Why is the council using residential ratepayers’ money to more than double the amount of street cleaners for August, because of the rubbish and debris which is left by the Fringe and tourists?

Why not, as I said last week, set up wardens and patrolling marshals to impose on-the-spot fines for littering which cover their own wages and the extra 40 ‘scaffies’?

If we don’t hurry up and impose a tourist tax, why should residents have to pay for the Fleecing Fringe?

Begging the question

Authorities including Nottingham and Dundee have declared many beggars who claim to be homeless are con merchants who have a house, pose as vagrants with scribbled cardboard cards and a sleeping bag, and can make up to £45,000 a year.

At the height of summer it’s logical to assume more than usual take to the crowded streets of Edinburgh. The problem of course, is that many kind-hearted people want to help the genuinely homeless rather than giving cash to those making a career out of pretence. How can they tell the difference?

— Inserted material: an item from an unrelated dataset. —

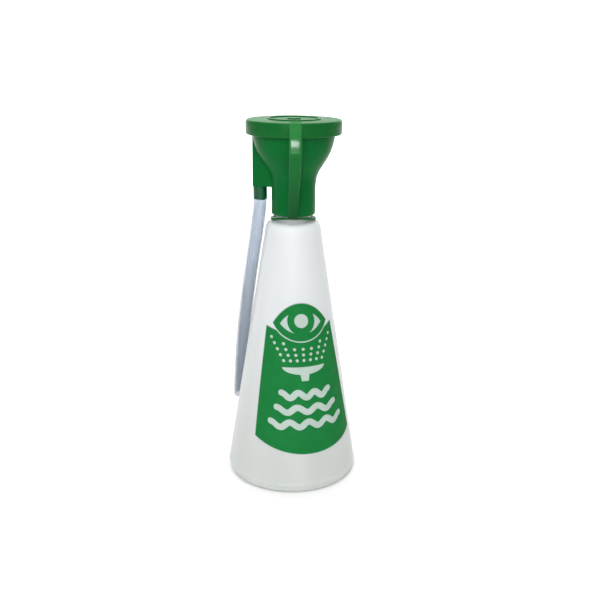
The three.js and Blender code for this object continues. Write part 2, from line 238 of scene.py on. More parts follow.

Would it be possible for beggars to be licensed, perhaps by homeless charities? The only alternatives are banning all beggars from the streets (impossible) or keeping purses and wallets zipped up and donating to the charities instead.

Council put out to grass

THREE cheers to the Pilton community spending seven hours cutting communal grass for children to play on after the council abandoned their promise to maintain it for two years or provide mowing equipment. The grass is greener, the council is shamed.